>> BEGIN DATA EXTRACT
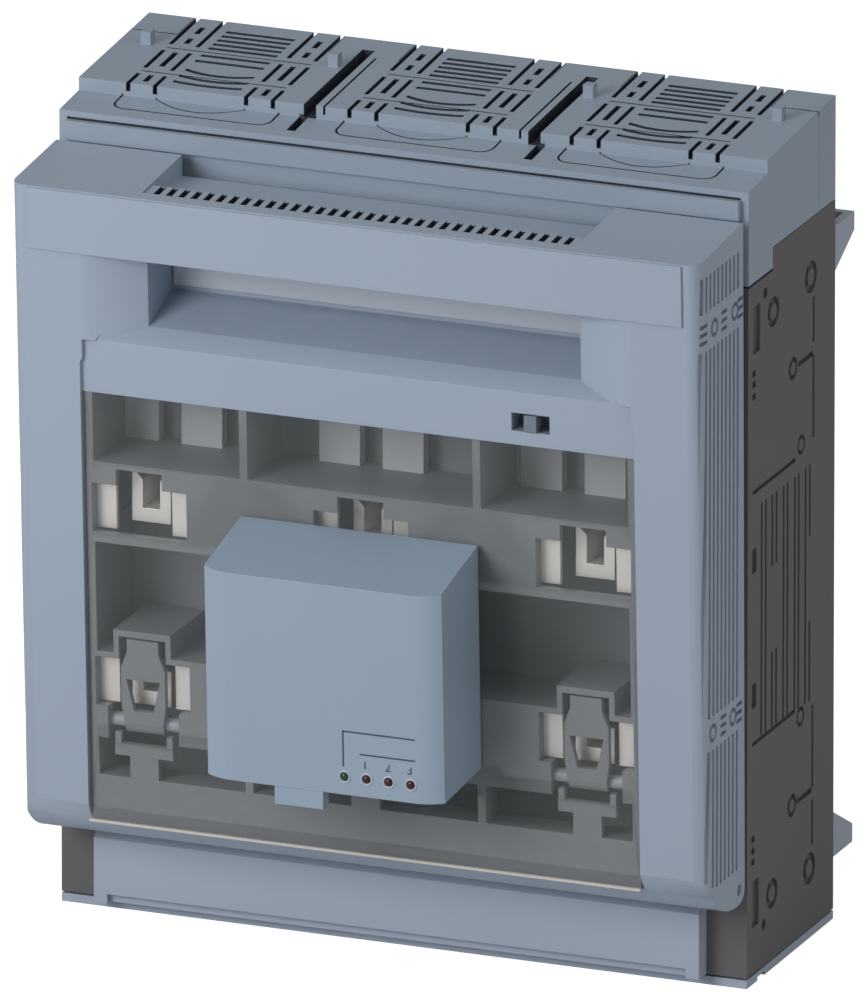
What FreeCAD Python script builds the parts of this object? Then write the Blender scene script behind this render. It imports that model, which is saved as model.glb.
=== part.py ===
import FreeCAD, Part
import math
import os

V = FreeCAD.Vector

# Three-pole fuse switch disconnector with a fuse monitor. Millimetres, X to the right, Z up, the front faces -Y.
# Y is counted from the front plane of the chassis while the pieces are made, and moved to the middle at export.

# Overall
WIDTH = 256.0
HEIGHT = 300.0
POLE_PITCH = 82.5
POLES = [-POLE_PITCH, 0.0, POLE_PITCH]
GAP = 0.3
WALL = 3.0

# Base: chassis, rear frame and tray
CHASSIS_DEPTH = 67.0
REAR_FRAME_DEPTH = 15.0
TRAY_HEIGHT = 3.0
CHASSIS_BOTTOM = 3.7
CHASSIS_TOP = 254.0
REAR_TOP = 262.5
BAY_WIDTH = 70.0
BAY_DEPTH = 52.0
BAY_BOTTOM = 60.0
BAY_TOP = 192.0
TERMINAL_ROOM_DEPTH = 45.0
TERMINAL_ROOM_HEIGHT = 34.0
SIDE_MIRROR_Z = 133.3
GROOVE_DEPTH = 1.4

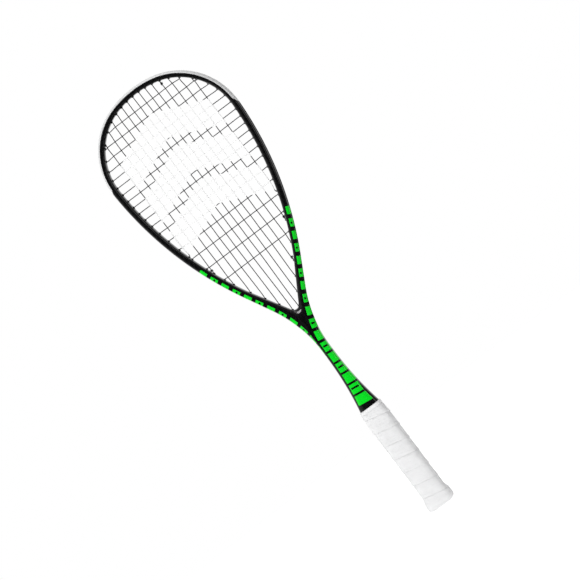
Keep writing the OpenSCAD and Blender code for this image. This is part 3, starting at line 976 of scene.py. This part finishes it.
>> END DATA EXTRACT
Give the number of lines in the entries that include the string "this", and nothing more.

2